→ **PROVIDED ENTRIES**
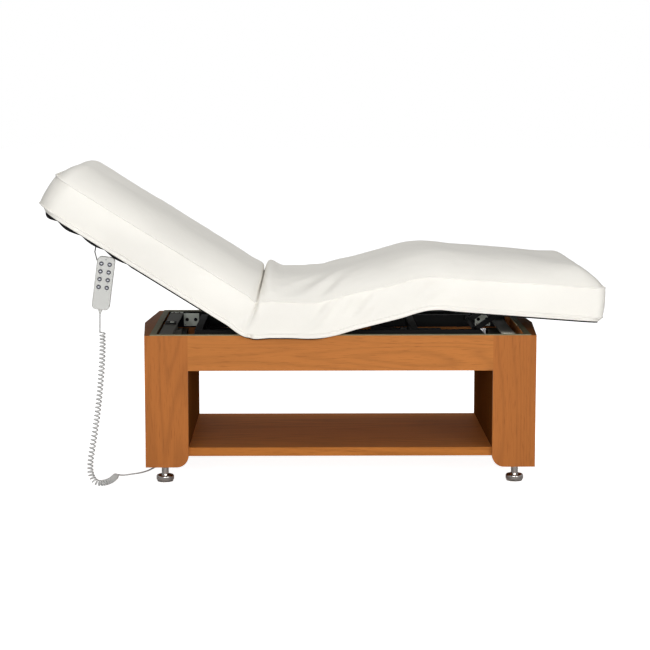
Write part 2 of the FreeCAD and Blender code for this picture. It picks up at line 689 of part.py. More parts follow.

==

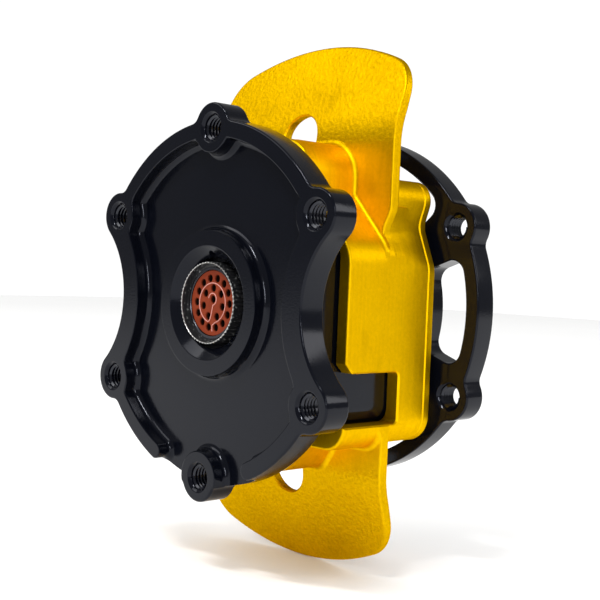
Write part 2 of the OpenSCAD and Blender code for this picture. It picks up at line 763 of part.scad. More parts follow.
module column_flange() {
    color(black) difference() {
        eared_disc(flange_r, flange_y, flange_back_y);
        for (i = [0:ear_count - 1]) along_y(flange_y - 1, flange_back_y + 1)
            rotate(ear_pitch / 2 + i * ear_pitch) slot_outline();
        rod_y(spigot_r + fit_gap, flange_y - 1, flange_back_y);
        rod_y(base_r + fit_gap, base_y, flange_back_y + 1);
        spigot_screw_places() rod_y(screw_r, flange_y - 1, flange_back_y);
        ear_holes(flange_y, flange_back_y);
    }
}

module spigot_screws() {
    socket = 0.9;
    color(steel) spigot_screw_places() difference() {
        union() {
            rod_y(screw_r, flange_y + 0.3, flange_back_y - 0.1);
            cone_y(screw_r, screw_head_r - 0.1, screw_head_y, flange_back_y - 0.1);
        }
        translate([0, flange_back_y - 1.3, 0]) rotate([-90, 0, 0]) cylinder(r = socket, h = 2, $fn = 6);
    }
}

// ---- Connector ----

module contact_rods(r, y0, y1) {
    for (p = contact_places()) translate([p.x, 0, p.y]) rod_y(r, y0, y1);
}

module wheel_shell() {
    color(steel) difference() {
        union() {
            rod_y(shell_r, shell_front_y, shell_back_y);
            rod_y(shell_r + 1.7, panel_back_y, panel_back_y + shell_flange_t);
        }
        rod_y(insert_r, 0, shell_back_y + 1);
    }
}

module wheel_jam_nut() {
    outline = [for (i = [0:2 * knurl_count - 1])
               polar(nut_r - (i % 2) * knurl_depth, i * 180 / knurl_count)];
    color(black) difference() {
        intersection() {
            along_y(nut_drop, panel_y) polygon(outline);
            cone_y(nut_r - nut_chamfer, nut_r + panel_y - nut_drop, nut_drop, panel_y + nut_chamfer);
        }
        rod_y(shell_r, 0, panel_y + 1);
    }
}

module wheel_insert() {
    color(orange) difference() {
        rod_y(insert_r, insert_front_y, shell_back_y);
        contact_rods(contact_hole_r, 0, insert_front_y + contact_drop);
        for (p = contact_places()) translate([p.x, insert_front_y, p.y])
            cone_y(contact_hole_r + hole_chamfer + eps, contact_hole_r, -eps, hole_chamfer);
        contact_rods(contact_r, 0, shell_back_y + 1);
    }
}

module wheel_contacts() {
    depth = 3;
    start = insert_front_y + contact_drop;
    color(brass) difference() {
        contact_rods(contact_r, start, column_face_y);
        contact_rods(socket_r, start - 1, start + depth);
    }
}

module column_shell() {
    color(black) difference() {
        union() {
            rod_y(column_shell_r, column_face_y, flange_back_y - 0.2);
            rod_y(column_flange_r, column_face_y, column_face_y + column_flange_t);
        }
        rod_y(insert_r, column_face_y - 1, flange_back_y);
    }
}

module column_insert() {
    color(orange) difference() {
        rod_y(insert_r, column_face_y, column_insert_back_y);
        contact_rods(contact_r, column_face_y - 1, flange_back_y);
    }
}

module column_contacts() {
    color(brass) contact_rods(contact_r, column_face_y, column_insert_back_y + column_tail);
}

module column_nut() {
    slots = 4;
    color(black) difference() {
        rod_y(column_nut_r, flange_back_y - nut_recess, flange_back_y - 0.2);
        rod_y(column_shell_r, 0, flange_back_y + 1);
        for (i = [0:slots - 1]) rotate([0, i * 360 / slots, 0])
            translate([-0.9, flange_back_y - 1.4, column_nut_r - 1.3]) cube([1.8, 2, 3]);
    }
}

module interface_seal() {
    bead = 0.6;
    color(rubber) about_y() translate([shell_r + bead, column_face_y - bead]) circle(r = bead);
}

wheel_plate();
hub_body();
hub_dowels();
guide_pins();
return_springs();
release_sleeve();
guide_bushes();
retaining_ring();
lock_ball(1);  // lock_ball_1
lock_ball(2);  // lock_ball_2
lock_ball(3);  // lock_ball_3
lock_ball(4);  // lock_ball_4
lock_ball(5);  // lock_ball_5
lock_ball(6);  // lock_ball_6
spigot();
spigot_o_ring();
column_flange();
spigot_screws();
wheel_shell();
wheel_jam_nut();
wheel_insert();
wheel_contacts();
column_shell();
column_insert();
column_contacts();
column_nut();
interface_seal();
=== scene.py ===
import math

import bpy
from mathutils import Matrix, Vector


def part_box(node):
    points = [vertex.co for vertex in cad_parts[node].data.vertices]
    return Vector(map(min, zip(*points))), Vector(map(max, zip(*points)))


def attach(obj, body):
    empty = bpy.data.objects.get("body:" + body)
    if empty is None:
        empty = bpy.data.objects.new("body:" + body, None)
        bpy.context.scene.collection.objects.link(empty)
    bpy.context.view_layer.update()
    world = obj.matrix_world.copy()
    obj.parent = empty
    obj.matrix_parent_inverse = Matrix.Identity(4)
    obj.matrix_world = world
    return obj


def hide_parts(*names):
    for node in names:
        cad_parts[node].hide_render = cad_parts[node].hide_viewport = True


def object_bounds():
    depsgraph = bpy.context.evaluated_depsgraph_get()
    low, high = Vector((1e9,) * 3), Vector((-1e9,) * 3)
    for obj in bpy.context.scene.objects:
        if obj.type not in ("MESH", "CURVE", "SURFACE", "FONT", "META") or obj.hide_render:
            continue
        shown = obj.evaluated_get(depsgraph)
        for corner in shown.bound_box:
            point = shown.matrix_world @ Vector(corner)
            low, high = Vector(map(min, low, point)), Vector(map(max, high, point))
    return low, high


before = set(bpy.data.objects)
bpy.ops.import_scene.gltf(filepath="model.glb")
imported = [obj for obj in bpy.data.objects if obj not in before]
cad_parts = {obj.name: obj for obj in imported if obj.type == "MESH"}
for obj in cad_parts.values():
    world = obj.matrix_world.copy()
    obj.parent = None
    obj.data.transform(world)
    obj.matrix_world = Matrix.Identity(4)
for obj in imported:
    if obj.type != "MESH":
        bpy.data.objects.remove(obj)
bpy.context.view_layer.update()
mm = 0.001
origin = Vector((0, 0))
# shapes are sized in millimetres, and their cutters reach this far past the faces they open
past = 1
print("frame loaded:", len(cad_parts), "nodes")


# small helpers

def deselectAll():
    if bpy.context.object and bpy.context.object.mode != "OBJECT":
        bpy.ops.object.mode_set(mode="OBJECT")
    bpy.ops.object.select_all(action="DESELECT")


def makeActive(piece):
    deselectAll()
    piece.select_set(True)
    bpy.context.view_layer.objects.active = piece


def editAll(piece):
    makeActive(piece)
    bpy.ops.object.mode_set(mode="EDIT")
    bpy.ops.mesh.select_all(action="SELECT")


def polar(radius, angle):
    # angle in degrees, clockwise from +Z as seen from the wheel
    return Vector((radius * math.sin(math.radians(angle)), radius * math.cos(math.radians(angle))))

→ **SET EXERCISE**
Reproduce, without alteration, solely the lines beginning at the line that includes "wheel_plate();" and ending at the line that includes "for corner in", both lines included.

→ **ANSWER TO THIS PROBLEM**
wheel_plate();
hub_body();
hub_dowels();
guide_pins();
return_springs();
release_sleeve();
guide_bushes();
retaining_ring();
lock_ball(1);  // lock_ball_1
lock_ball(2);  // lock_ball_2
lock_ball(3);  // lock_ball_3
lock_ball(4);  // lock_ball_4
lock_ball(5);  // lock_ball_5
lock_ball(6);  // lock_ball_6
spigot();
spigot_o_ring();
column_flange();
spigot_screws();
wheel_shell();
wheel_jam_nut();
wheel_insert();
wheel_contacts();
column_shell();
column_insert();
column_contacts();
column_nut();
interface_seal();
=== scene.py ===
import math

import bpy
from mathutils import Matrix, Vector


def part_box(node):
    points = [vertex.co for vertex in cad_parts[node].data.vertices]
    return Vector(map(min, zip(*points))), Vector(map(max, zip(*points)))


def attach(obj, body):
    empty = bpy.data.objects.get("body:" + body)
    if empty is None:
        empty = bpy.data.objects.new("body:" + body, None)
        bpy.context.scene.collection.objects.link(empty)
    bpy.context.view_layer.update()
    world = obj.matrix_world.copy()
    obj.parent = empty
    obj.matrix_parent_inverse = Matrix.Identity(4)
    obj.matrix_world = world
    return obj


def hide_parts(*names):
    for node in names:
        cad_parts[node].hide_render = cad_parts[node].hide_viewport = True


def object_bounds():
    depsgraph = bpy.context.evaluated_depsgraph_get()
    low, high = Vector((1e9,) * 3), Vector((-1e9,) * 3)
    for obj in bpy.context.scene.objects:
        if obj.type not in ("MESH", "CURVE", "SURFACE", "FONT", "META") or obj.hide_render:
            continue
        shown = obj.evaluated_get(depsgraph)
        for corner in shown.bound_box:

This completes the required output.